Hungarian authorities slow to react to spies
Szabolcs Panyi told DW that there are many cases that confirm that the Russian intelligence services are active in Hungary and that the Hungarian authorities have noted this without protest.
One example he gave was the case of Bela Kovacs (nicknamed “KGBela”), a former MEP for the right-wing Jobbik party. Kovacs was reported by the Hungarian domestic intelligence service in April 2014 but was only charged with spying for Russia in April 2017. It took eight years for a final judgment to be passed, by which time Kovacs had moved to Moscow.
Research conducted by Panyi and his associates also reveals that Russian hackers have repeatedly penetrated the IT networks and internal communications of the Hungarian Foreign Ministry since at least 2012 and again after the invasion of Ukraine.
Panyi said that although the government in Budapest has never actually confirmed these attacks, Hungary’s Western allies are well aware that the ministry’s IT systems have been compromised, which is why they are cautious about sharing secret information with Hungary.
Entry with a ‘golden visa’
Hungary’s “golden visa” program also posed a considerable security risk. It allowed foreigners who bought so-called “residency bonds” for €300,000 ($317,000) and paid a processing fee of €60,000 to obtain a five-year visa for the Schengen Area, effectively allowing them to travel freely around much of Europe. The program was launched in 2013 and was terminated four years later following pressure from the EU.
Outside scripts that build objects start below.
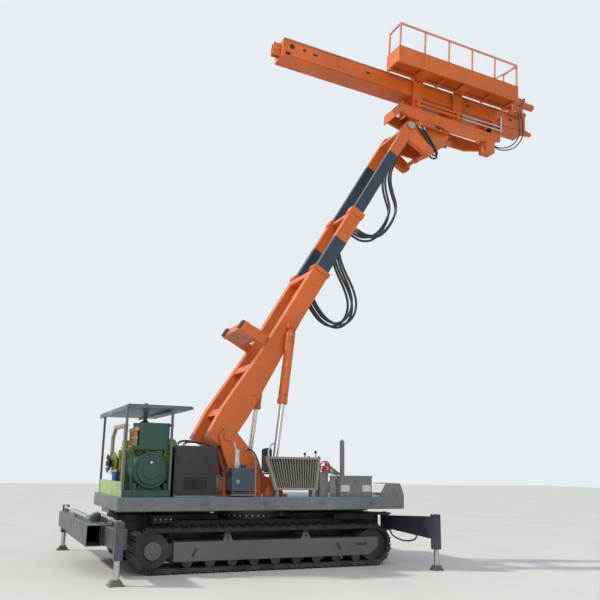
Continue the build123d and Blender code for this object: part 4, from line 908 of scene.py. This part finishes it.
# Work basket: plate-floored platform with a folded skirt, tube posts and rails of a paler,
# sun-bleached orange and a brace at one end, ribs and bolts on the skirt, sockets at the posts
faded = enamel("faded_orange", (0.66, 0.27, 0.17), rough=0.42, dust=0.15, grime=0.25)
on_mast = mast.inverted() @ ground
dressed("basket", orange_enamel, 0.002, faded, lambda middle, normal: (on_mast @ middle).z > 1.482)
bm = bmesh.new()
socket = ((0.0255, 0), (0.036, 0), (0.036, 0.05), (0.0255, 0.06))
for index in range(6):
    x = -1.13 + index * 0.666
    turned(bm, mast, (x, -0.820, 1.155), up, socket, 20)
    slab(bm, mast, (x - 0.016, -0.853, 1.16), (x + 0.016, -0.8495, 1.478))
slab(bm, mast, (-1.16, -0.853, 1.462), (2.23, -0.838, 1.484))
slab(bm, mast, (-1.16, -0.854, 1.066), (2.23, -0.846, 1.160))
for x in (-0.80, -0.46, 0.20, 0.54, 0.87, 1.20, 1.87):
    heads(bm, mast, [(x, -0.850, 1.20)], nearwards, 0.022)
made("skirt_ribs", bm, orange_enamel, "cradle", 0.001)
bm = bmesh.new()
bar(bm, mast, (1.55, -0.82, 1.50), (2.18, -0.82, 2.02), 0.018, 12)
made("rail_brace", bm, faded, "cradle")

# Mast: a long welded box beam whose rails the carriage has worn bare, with a chain wheel at one
# end, a feed motor at the other, splice plates with their bolts, and dark slots
worn = surface("worn_rail", (0.34, 0.31, 0.29), 0.34, metal=0.85, low=0.6, scale=12)
dressed(
    "mast_beam", orange_enamel, 0.005, worn,
    lambda middle, normal: (on_mast @ middle).z > 1.106 and abs((on_mast @ middle).y) > 0.245,
)
bm = bmesh.new()
for sign in (-1, 1):
    for index in range(16):
        x = -3.35 + index * 0.40
        heads(bm, mast, [(x, sign * 0.255, 0.775)], (0, sign, 0), 0.020)
    for x in (-2.30, -0.90, 0.50, 1.90):
        slab(bm, mast, (x - 0.10, sign * 0.229, 0.84), (x + 0.10, sign * 0.236, 1.095))
        spots = [(x + step, sign * 0.236, z) for step in (-0.07, 0.07) for z in (0.87, 0.965, 1.06)]
        heads(bm, mast, spots, (0, sign, 0), 0.020)
for z in (0.80, 0.92, 1.04):
    heads(bm, mast, [(2.975, y, z) for y in (-0.19, 0.19)], (1, 0, 0), 0.024)
made("mast_fittings", bm, orange_enamel, "mast", 0.001)
bm = bmesh.new()
for x, radius in ((-3.52, 0.062), (-3.22, 0.038)):
    turned(bm, mast, (x, -0.2285, 0.975), nearwards, disc(radius, 0.0035), 28)
for x in (-2.95, -1.60, -0.20, 1.20, 2.50):
    slab(bm, mast, (x - 0.055, -0.2325, 0.925), (x + 0.055, -0.2295, 0.975))
slab(bm, mast, (-3.66, -0.262, 0.748), (-3.56, -0.229, 0.80))
made("mast_slots", bm, greased, "mast")
bm = bmesh.new()
for y in (-0.076, 0.076):
    pin_cap(bm, mast, (-3.82, y, 0.92), (0, math.copysign(1, y), 0), 0.040)
turned(bm, mast, (3.00, -0.075, 0.86), nearwards, stud(0.020, 0.03, 0.012, 0.045), 12)
turned(bm, mast, (3.10, -0.075, 0.86), nearwards, stud(0.020, 0.03, 0.012, 0.045), 12)
made("mast_pins", bm, plated, "mast")

# Drill head: gearbox on a carriage with two motors on its back, ports, a breather and cap
# bolts, and the chuck in bare steel with its flats
dressed("drill_head", orange_enamel, 0.006)
dressed("chuck", ring_steel, 0.004)
bm = bmesh.new()
for sign in (-1, 1):
    spots = [(2.63 + step, sign * 0.210, z) for step in (0.0, 0.12, 0.24) for z in (1.24, 1.64)]
    heads(bm, mast, spots, (0, sign, 0), 0.026)
    spots = [(x, sign * 0.272, z) for x in (2.46, 2.62, 2.78) for z in (1.10, 1.165)]
    heads(bm, mast, spots, (0, sign, 0), 0.022)
angles = (0.4, 1.45, 2.5, 3.54, 4.6, 5.6)
spots = [(2.598, 0.15 * math.cos(angle), 1.48 + 0.15 * math.sin(angle)) for angle in angles]
heads(bm, mast, spots, (-1, 0, 0), 0.026)
turned(bm, mast, (2.599, 0, 1.48), (-1, 0, 0), ((0.0965, 0), (0.125, 0), (0.125, 0.012), (0.0965, 0.02)), 32)
made("gearbox_bolts", bm, orange_enamel, "drill_head")
bm = bmesh.new()
for y, z in ((-0.1, 1.58), (0.1, 1.42)):
    for x in (3.02, 3.13):
        turned(bm, mast, (x, y, z + 0.08), up, stud(0.020, 0.025, 0.013, 0.04), 12)
    bar(bm, mast, (3.02, y, z + 0.115), (3.02, y - 0.10 if y < 0 else y + 0.02, z + 0.06), 0.012, 10)
    turned(bm, mast, (2.965, y, z), (1, 0, 0), ((0.0855, 0), (0.098, 0), (0.098, 0.016), (0.0855, 0.02)), 28)
turned(bm, mast, (2.72, 0.06, 1.738), up, ((0, 0), (0.035, 0), (0.03, 0.02), (0, 0.022)), 16)
made("head_ports", bm, plated, "drill_head")

# Small hoses: thin black rubber hose on the head frame, from the cradle to the drill head, over
# the cabinet, behind the guard and under the front arms, with a swaged fitting at both ends
small_swage = ((0, 0), (0.020, 0), (0.020, 0.022), (0.016, 0.026), (0.016, 0.055), (0.013, 0.06), (0, 0.06))
small_hoses = (
    # name, body, radius, length, points in metres from the slewing axis
    ("head_hose_1", "head_frame", 0.022, 1.35, [
        (3.93, -0.31, 9.500), (3.95, -0.31, 9.44), (4.106, -0.31, 9.272), (4.239, -0.31, 9.071),
        (4.371, -0.32, 8.844), (4.25, -0.34, 8.75), (4.08, -0.35, 8.80), (4.03, -0.35, 8.93),
        (4.03, -0.34, 9.02), (4.03, -0.281, 9.03)]),
    ("head_hose_2", "head_frame", 0.022, 1.17, [
        (4.00, -0.34, 9.495), (4.02, -0.34, 9.43), (4.14, -0.34, 9.272), (4.27, -0.34, 9.071),
        (4.35, -0.36, 8.90), (4.26, -0.38, 8.81), (4.14, -0.39, 8.85), (4.11, -0.38, 8.95),
        (4.11, -0.36, 9.04), (4.11, -0.281, 9.05)]),
    ("head_hose_3", "head_frame", 0.022, 1.17, [
        (3.86, -0.35, 9.505), (3.88, -0.35, 9.44), (4.02, -0.36, 9.25), (4.15, -0.37, 9.06),
        (4.22, -0.39, 8.90), (4.14, -0.41, 8.84), (4.03, -0.42, 8.88), (3.95, -0.39, 8.97),
        (3.94, -0.35, 9.05), (3.94, -0.281, 9.07)]),
    ("drill_hose_1", "cradle", 0.014, 1.98, [
        (6.066, -0.18, 9.560), (6.15, -0.20, 9.500), (6.347, -0.26, 9.413), (6.693, -0.32, 9.534),
        (6.946, -0.34, 9.857), (6.97, -0.34, 10.237), (6.92, -0.33, 10.55), (6.92, -0.31, 10.67),
        (6.92, -0.211, 10.69)]),
    ("drill_hose_2", "cradle", 0.014, 1.78, [
        (6.062, -0.13, 9.620), (6.13, -0.15, 9.570), (6.34, -0.24, 9.480), (6.63, -0.31, 9.590),
        (6.85, -0.33, 9.880), (6.87, -0.33, 10.237), (6.84, -0.33, 10.50), (6.84, -0.30, 10.59),
        (6.84, -0.211, 10.61)]),
    ("drill_hose_3", "drill_head", 0.014, 0.59, [
        (7.20, -0.11, 10.98), (7.21, -0.15, 11.08), (7.19, -0.23, 11.06), (7.12, -0.262, 10.90),
        (7.02, -0.262, 10.78), (6.96, -0.255, 10.82), (6.95, -0.211, 10.84)]),
    ("cabinet_hose_1", "deck", 0.018, 1.3, [
        (-1.60, -0.76, 2.038), (-1.59, -0.76, 2.12), (-1.44, -0.75, 2.15), (-1.25, -0.74, 2.13),
        (-1.05, -0.72, 2.11), (-0.90, -0.70, 2.04), (-0.82, -0.68, 1.90), (-0.76, -0.66, 1.70),
        (-0.69, -0.64, 1.56)]),
    ("cabinet_hose_2", "deck", 0.018, 1.26, [
        (-1.50, -0.83, 2.038), (-1.49, -0.83, 2.11), (-1.36, -0.82, 2.13), (-1.18, -0.80, 2.11),
        (-1.00, -0.77, 2.08), (-0.88, -0.74, 1.98), (-0.80, -0.71, 1.80), (-0.75, -0.66, 1.60),
        (-0.69, -0.60, 1.48)]),
    ("guard_hose_1", "deck", 0.016, 1.07, [
        (-0.30, -0.680, 2.02), (-0.27, -0.78, 2.04), (-0.22, -0.92, 1.97), (-0.17, -1.02, 1.80),
        (-0.13, -1.07, 1.60), (-0.11, -1.07, 1.40), (-0.11, -1.06, 1.20)]),
    ("front_hose_near", "front_arm_near", 0.014, 0.93, [
        (2.658, -0.80, 0.603), (2.658, -0.80, 0.54), (2.67, -0.90, 0.46), (2.70, -1.10, 0.42),
        (2.72, -1.30, 0.41), (2.74, -1.50, 0.45), (2.745, -1.58, 0.50), (2.745, -1.58, 0.553)]),
    ("front_hose_far", "front_arm_far", 0.014, 0.92, [
        (2.658, 0.80, 0.603), (2.658, 0.80, 0.54), (2.67, 0.90, 0.47), (2.70, 1.10, 0.43),
        (2.72, 1.30, 0.42), (2.74, 1.50, 0.46), (2.745, 1.58, 0.50), (2.745, 1.58, 0.553)]),
)
for name, body, radius, length, points in small_hoses:
    size = radius / 0.013
    fitting = [(across * size, height) for across, height in small_swage]
    hose(name, ground, points, radius, body, fitting, 12, "ends")
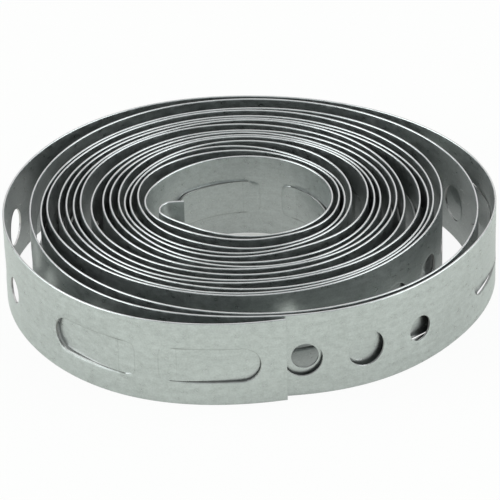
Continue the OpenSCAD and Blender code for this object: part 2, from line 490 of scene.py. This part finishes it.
def routeCurve(points):
    data = bpy.data.curves.new("route", "CURVE")
    data.dimensions = "3D"
    spline = data.splines.new("POLY")
    spline.points.add(len(points) - 1)
    for point, place in zip(spline.points, points):
        point.co = (place.x, place.y, 0, 1)
    curve = bpy.data.objects.new("route", data)
    bpy.context.scene.collection.objects.link(curve)
    return curve


def runStarts(route, lengths, runs, size):
    mesh = bpy.data.meshes.new("runStarts")
    mesh.from_pydata([(i * size["runLength"], 0, 0) for i in range(runs)], [], [])
    mesh.attributes.new("runKind", "FLOAT", "POINT").data.foreach_set("value", [0] + [1] * (runs - 2) + [2])
    for letter, (fold, tip) in zip("AB", tongueEnds(size)):
        pushes = []
        for i in range(runs):
            foldAt, tipAt = (min(i * size["runLength"] + x, lengths[-1]) for x in (fold, tip))
            pushes.append(pushOf(route, lengths, foldAt, tipAt, size["push"][letter], size))
        mesh.attributes.new("push" + letter, "FLOAT", "POINT").data.foreach_set("value", pushes)
    starts = bpy.data.objects.new("runStarts", mesh)
    bpy.context.scene.collection.objects.link(starts)
    return starts


def woundStrap(size, material):
    route = smoothed(stripRoute(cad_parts["strap"], size), size["routeSteps"])
    lengths = lengthsAlong(route)
    total = lengths[-1]
    runs = int(total // size["runLength"]) + 1
    rest = total - (runs - 1) * size["runLength"]
    print("route", round(total, 4), "m,", runs, "runs, the last", round(rest, 4), "m")
    tiles = {"First Run": stripTile("firstRun", size, size["runLength"], True, False),
             "Middle Run": stripTile("middleRun", size, size["runLength"], False, False),
             "Last Run": stripTile("lastRun", size, rest, False, True)}
    print("run tiles", [len(t.data.polygons) for t in tiles.values()])

    starts = runStarts(route, lengths, runs, size)
    curve = routeCurve(route)
    tree = windingTree()
    modifier = starts.modifiers.new("windStrap", "NODES")
    modifier.node_group = tree
    values = {**tiles, "Route": curve, "Weld": size["weld"],
              "Lip Depth": size["lipDepth"], "Steel": material}
    for item in tree.interface.items_tree:
        if item.item_type == "SOCKET" and item.in_out == "INPUT" and item.name in values:
            modifier[item.identifier] = values[item.name]
    graph = bpy.context.evaluated_depsgraph_get()
    wound = bpy.data.meshes.new_from_object(starts.evaluated_get(graph), depsgraph=graph)
    starts.modifiers.clear()
    for helper in (starts, curve, *tiles.values()):
        bpy.data.objects.remove(helper)
    wound.name = "strapRoll"
    wound.shade_smooth()
    wound.set_sharp_from_angle(angle=math.radians(size["sharpOver"]))
    roll = bpy.data.objects.new("strapRoll", wound)
    bpy.context.scene.collection.objects.link(roll)
    return roll


zinc = {
    "dark": (0.475, 0.50, 0.493, 1),
    "light": (0.61, 0.64, 0.632, 1),
    "edge": (0.60, 0.585, 0.575, 1),
    "dirt": (0.16, 0.16, 0.15, 1),
    "soil": 0.55,
    "markings": {              # size along and across the strap, detail, roughness, share of the shade
        "grain": (0.0004, 0.0004, 2.0, 0.6, 0.34),
        "mottle": (0.00192, 0.0012, 3.0, 0.55, 0.42),
        "cloud": (0.014, 0.0084, 2.0, 0.5, 0.12),
        "streak": (0.03, 0.0009, 2.0, 0.5, 0.12),
    },
    "darkBelow": 0.39,
    "lightAbove": 0.61,
    "smoothBelow": 0.3,        # the mottle also drives the roughness
    "roughAbove": 0.7,
    "roughLow": 0.26,
    "roughHigh": 0.40,
    "grainRelief": 0.6,
    "mottleRelief": 0.4,
    "bump": 0.06,
    "bumpDepth": 0.00004,
}


def galvanisedSteel(finish):
    material = bpy.data.materials.new("galvanisedSteel")
    material.use_nodes = True
    tree = material.node_tree
    tree.nodes.clear()
    strip = addNode(tree, "ShaderNodeUVMap", uv_map="strip").outputs["UV"]

    def mixed(factor, first, second):
        node = addNode(tree, "ShaderNodeMix", {"Factor": factor}, data_type="RGBA")
        feed(tree, node.inputs["A"], first)
        feed(tree, node.inputs["B"], second)
        return node.outputs["Result"]

    marking = {}
    shade = 0.0
    for name, (alongStrip, across, detail, roughness, share) in finish["markings"].items():
        stretched = vectorNode(tree, "MULTIPLY", strip, (1 / alongStrip, 1 / across, 1))
        marking[name] = addNode(tree, "ShaderNodeTexNoise",
                                {"Vector": stretched, "Scale": 1.0, "Detail": detail,
                                 "Roughness": roughness}).outputs[0]
        shade = mathNode(tree, "MULTIPLY_ADD", marking[name], share, shade)
    shade = addNode(tree, "ShaderNodeMapRange", {"Value": shade, "From Min": finish["darkBelow"],
                                                 "From Max": finish["lightAbove"]}).outputs[0]
    sheared = addNode(tree, "ShaderNodeAttribute", attribute_name="sheared").outputs["Fac"]
    soil = addNode(tree, "ShaderNodeAttribute", attribute_name="soil").outputs["Fac"]
    face = mixed(shade, finish["dark"], finish["light"])
    metal = mixed(sheared, face, finish["edge"])
    soiled = mixed(mathNode(tree, "MULTIPLY", soil, finish["soil"]), metal, finish["dirt"])
    rough = addNode(tree, "ShaderNodeMapRange",
                    {"Value": marking["mottle"], "From Min": finish["smoothBelow"],
                     "From Max": finish["roughAbove"], "To Min": finish["roughLow"],
                     "To Max": finish["roughHigh"]})
    mottled = mathNode(tree, "MULTIPLY", marking["mottle"], finish["mottleRelief"])
    relief = mathNode(tree, "MULTIPLY_ADD", marking["grain"], finish["grainRelief"], mottled)
    bump = addNode(tree, "ShaderNodeBump", {"Strength": finish["bump"], "Distance": finish["bumpDepth"],
                                            "Height": relief})
    shader = addNode(tree, "ShaderNodeBsdfPrincipled",
                     {"Metallic": 1.0, "Roughness": rough.outputs[0], "Normal": bump.outputs[0],
                      "Base Color": soiled})
    addNode(tree, "ShaderNodeOutputMaterial", {"Surface": shader.outputs[0]})
    return material


steel = galvanisedSteel(zinc)
roll = woundStrap(strap, steel)
print("strap", len(roll.data.polygons), "faces")
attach(roll, "root")
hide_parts("strap")

room = {
    "floorSize": 8,
    "floor": (0.61, 0.64, 0.575, 1),
    "floorGlow": 0.93,         # share of the floor that shows as plain white; the rest keeps the shadow
    "boreGlow": 0.1,           # the same inside the bore, where the floor lies in deep shadow
    "boreCentre": (0, 0.002, 0),
    "boreRadius": 0.02,
    "boreFade": (0.8, 1.1),    # shares of that radius between which the one glow runs into the other
    "mirroredGlow": 0.3,       # the same in the steel, which has to stay dark between the turns
    "world": 0.5,
    "worldColour": (0.94, 0.975, 1, 1),
    "lights": {                # place, size, power and colour
        "leftLight": ((-1.1, -0.1, 0.45), 1.3, 18, (0.95, 0.99, 1)),
        "rightLight": ((1.1, -0.1, 0.45), 1.3, 14.5, (0.95, 0.99, 1)),
        "topLight": ((0, 0, 1.2), 1.2, 3, (1, 1, 1)),
        "backLight": ((0.1, 1.1, 0.65), 1.1, 2.4, (1, 1, 1)),
    },
}


def studioWhite(values):
    material = bpy.data.materials.new("studioWhite")
    material.use_nodes = True
    tree = material.node_tree
    tree.nodes.clear()
    matt = addNode(tree, "ShaderNodeBsdfDiffuse", {"Color": values["floor"]})
    glow = addNode(tree, "ShaderNodeEmission", {"Color": (1, 1, 1, 1), "Strength": 1.0})
    path = addNode(tree, "ShaderNodeLightPath").outputs
    mirrored = mathNode(tree, "MAXIMUM", path["Is Glossy Ray"], path["Is Transmission Ray"])
    place = addNode(tree, "ShaderNodeNewGeometry").outputs["Position"]
    offset = vectorNode(tree, "DISTANCE", place, values["boreCentre"], output="Value")
    fadeStart, fadeEnd = values["boreFade"]
    glowing = addNode(tree, "ShaderNodeMapRange",
                      {"Value": offset, "From Min": values["boreRadius"] * fadeStart,
                       "From Max": values["boreRadius"] * fadeEnd, "To Min": values["boreGlow"],
                       "To Max": values["floorGlow"]}).outputs[0]
    seen = mathNode(tree, "MAXIMUM", mathNode(tree, "MULTIPLY", path["Is Camera Ray"], glowing),
                    mathNode(tree, "MULTIPLY", mirrored, values["mirroredGlow"]))
    mix = addNode(tree, "ShaderNodeMixShader", {0: seen, 1: matt.outputs[0], 2: glow.outputs[0]})
    addNode(tree, "ShaderNodeOutputMaterial", {"Surface": mix.outputs[0]})
    return material


def studioFloor(values):
    bpy.ops.mesh.primitive_plane_add(size=values["floorSize"], location=(0, 0, 0))
    floor = bpy.context.object
    floor.name = "studioFloor"
    floor.data.materials.append(studioWhite(values))


def softLight(name, place, size, power, colour):
    data = bpy.data.lights.new(name, "AREA")
    data.shape, data.size, data.energy, data.color = "SQUARE", size, power, colour
    light = bpy.data.objects.new(name, data)
    bpy.context.scene.collection.objects.link(light)
    light.location = place
    light.rotation_euler = (-Vector(place)).to_track_quat("-Z", "Y").to_euler()


def studio(values):
    studioFloor(values)
    world = bpy.data.worlds.new("studio")
    bpy.context.scene.world = world
    world.use_nodes = True
    background = world.node_tree.nodes["Background"]
    background.inputs["Color"].default_value = values["worldColour"]
    background.inputs["Strength"].default_value = values["world"]
    for name, (place, size, power, colour) in values["lights"].items():
        softLight(name, place, size, power, colour)


camera = {
    "place": (-0.00014, -0.63864, 0.38042),
    "down": 30.28,             # degrees below the horizon
    "roll": -1.558,
    "lens": 252.0,
    "sensor": 36.0,
    "clip": (0.01, 20),
}


def placeCamera(values):
    data = bpy.data.cameras.new("camera")
    data.lens, data.sensor_width = values["lens"], values["sensor"]
    data.clip_start, data.clip_end = values["clip"]
    item = bpy.data.objects.new("camera", data)
    bpy.context.scene.collection.objects.link(item)
    turn = (Matrix.Rotation(math.radians(90 - values["down"]), 4, "X")
            @ Matrix.Rotation(math.radians(values["roll"]), 4, "Z"))
    item.matrix_world = Matrix.Translation(values["place"]) @ turn
    bpy.context.scene.camera = item


studio(room)
placeCamera(camera)
bpy.context.scene.view_settings.view_transform = "Standard"
print("studio and camera placed")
In cooperation with the Ukrainian open-source intelligence group Molfar, which conducts military investigations and fact checks for Eastern Europe, Panyi and his associates also exposed the case of Andrey Naryshkin, son of Sergey Naryshkin, the head of Russia’s Foreign Intelligence Service SVR.
Andrey Naryshkin and his family came to Budapest on a “golden visa” and were able to live undisturbed in the city. Naryshkin’s apartment was registered as the company property of a businessman who has been friends for more than 10 years with Antal Rogan, head of Prime Minister Viktor Orban‘s Cabinet Office.
Rogan was responsible for marketing the golden visas until 2017. According to the NGO Transparency International, companies with links to Orban’s ruling Fidesz party have earned about €411 million from marketing golden visas.
Abuse of the naturalization procedure
The naturalization procedure for members of the Hungarian minority in Ukraine also caused security problems. Because checks were inadequate, many Ukrainian citizens who could not even speak Hungarian were able to get Hungarian citizenship, which allowed them to travel freely within the Schengen Area.
The government’s official gazette often contains reports about the revocation of Hungarian citizenship for Ukrainians with dual citizenship who apparently provided false information during the naturalization procedure.
This is another way Russian secret agents could have gained access to countries in the Schengen Area.
Hungary’s dependence on Russia
Panyi and his associates have also investigated the close links between Orban’s government and Putin. They came to the conclusion that Hungary’s dependence on Russian fossil fuels, joint business deals in the energy sector and the fact that Russia supplied both technology and money for the extension of the nuclear power plant near Paks in Hungary have allowed Moscow to hold the Orban government hostage.
“Cooperation in the energy sector and also the activities of the Russian intelligence service in Hungary go back a long way,” explained Panyi. He went on to say that because cheap energy is of systemic importance not only to the Hungarian economic model but also to European supply chains, this cooperation was never questioned.
On the contrary, said Panyi, it was seen as one of the perks of Hungary as an economic location and meant that all governing parties in Hungary have sought to maintain good relations with Russia.